June 12, 2012: 5:00 AM ET

Economists and investors have warned of an impending U.S. financial crisis at the end of this year, but others think the fears are dangerously misguided.

FORTUNE – While Europe deals with its own debt woes, fears about a looming U.S. fiscal crisis are brewing.

Last week, Federal Reserve Chairman Ben Bernanke sounded another warning to Congress about the so-called "fiscal cliff"— a series of tax hikes and spending cuts set to kick in Jan. 1, as part of a deal struck last summer to raise the federal debt ceiling. If Congress fails to take action before the end of this year, economists and analysts widely think the U.S. economy could slip into another recession.

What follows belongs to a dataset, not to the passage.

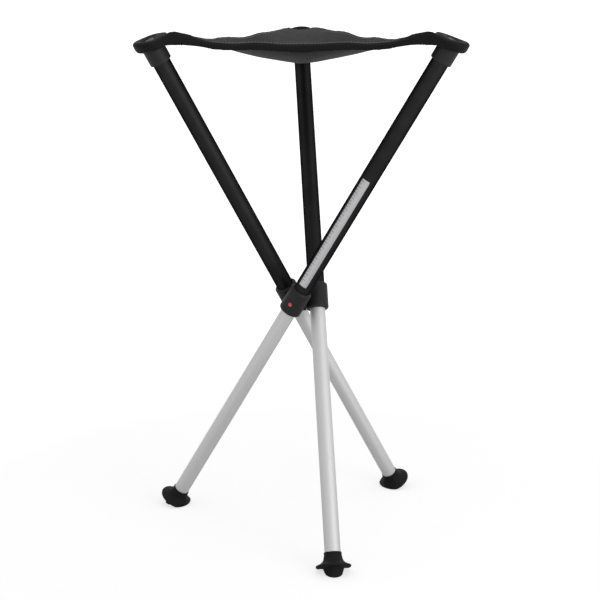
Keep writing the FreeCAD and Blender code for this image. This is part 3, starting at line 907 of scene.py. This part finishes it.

Needless to say, Bernanke isn't the only one sounding the alarms. America's top executives, including JPMorgan (JPM) CEO Jamie Dimon, Laurence Fink of Blackrock (BLK) and Terry Lundgren of Macy's (M), have reportedly urged lawmakers to come up with a long-term deficit reduction plan before the end of the year.

But what exactly is a "fiscal cliff?" It's a question worth asking, given that fear and uncertainty certainly move markets. While another recession would obviously be painful for the U.S. and the rest of the world, could the fiscal cliff hawks be blaring their sirens a little too loudly?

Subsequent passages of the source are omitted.